_Exercise description_
Using the records below, please work out how many lines contain "axis"; answer with the number alone.

_Exercise material_
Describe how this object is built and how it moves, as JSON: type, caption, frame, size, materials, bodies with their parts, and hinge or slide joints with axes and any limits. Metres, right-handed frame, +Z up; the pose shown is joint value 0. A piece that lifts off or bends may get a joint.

==

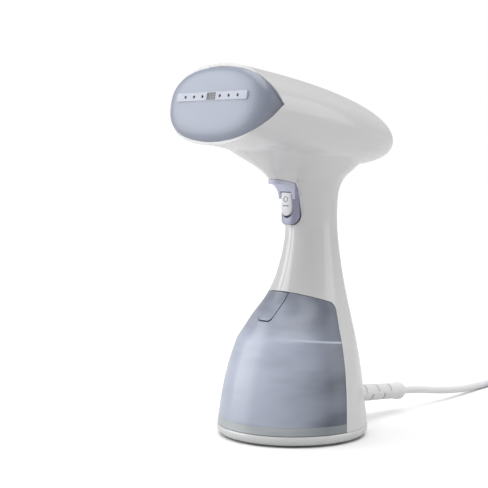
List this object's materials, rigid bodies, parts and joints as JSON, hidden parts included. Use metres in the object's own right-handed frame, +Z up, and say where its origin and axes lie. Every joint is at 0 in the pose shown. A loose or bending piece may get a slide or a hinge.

* * *

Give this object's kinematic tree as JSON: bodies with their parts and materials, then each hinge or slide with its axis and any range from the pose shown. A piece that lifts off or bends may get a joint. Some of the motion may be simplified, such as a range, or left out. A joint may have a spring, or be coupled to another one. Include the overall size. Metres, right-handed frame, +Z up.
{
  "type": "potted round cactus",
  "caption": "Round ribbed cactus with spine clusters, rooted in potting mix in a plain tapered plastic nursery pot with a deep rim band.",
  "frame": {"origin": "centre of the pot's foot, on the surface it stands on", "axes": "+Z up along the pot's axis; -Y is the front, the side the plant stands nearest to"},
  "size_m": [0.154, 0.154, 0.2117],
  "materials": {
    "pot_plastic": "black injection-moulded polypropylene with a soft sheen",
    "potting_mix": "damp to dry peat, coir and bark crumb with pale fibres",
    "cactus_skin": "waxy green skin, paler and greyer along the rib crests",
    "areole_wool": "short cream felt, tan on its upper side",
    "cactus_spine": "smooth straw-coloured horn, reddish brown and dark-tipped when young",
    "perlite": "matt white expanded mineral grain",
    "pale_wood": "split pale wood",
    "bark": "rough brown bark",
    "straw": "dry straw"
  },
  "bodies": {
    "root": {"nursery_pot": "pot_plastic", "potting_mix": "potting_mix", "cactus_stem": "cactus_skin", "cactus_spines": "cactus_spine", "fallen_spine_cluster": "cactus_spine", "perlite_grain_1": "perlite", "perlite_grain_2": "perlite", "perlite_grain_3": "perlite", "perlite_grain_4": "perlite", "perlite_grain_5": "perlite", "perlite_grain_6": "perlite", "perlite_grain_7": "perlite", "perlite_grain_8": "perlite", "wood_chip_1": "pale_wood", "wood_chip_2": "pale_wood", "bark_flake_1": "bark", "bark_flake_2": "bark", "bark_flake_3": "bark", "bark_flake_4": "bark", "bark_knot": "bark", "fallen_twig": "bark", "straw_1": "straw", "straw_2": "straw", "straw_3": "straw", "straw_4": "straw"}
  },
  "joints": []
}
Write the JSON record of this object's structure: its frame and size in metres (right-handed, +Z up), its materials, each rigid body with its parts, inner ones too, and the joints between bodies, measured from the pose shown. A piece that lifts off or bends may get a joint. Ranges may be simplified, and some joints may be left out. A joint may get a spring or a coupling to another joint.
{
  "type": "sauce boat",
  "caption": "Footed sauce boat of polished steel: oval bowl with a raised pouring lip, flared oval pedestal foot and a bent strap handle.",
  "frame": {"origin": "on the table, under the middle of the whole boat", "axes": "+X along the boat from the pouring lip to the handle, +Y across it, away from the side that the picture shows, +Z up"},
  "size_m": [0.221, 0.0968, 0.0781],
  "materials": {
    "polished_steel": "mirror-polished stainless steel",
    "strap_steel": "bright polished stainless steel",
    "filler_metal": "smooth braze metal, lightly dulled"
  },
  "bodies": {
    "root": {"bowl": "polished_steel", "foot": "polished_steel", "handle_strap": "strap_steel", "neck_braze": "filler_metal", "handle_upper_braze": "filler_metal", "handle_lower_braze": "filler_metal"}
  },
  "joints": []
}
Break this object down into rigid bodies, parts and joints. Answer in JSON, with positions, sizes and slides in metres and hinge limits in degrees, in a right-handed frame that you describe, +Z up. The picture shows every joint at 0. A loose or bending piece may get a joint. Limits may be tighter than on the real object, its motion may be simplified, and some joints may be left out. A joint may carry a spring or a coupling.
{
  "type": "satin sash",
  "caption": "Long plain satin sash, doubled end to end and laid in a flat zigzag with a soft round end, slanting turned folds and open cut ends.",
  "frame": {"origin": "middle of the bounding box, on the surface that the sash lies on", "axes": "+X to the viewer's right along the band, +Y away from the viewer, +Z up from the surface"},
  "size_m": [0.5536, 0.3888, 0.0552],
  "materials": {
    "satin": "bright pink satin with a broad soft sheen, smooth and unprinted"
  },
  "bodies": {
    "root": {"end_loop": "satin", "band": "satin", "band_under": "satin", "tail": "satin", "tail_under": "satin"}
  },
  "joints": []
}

_Exercise response_
2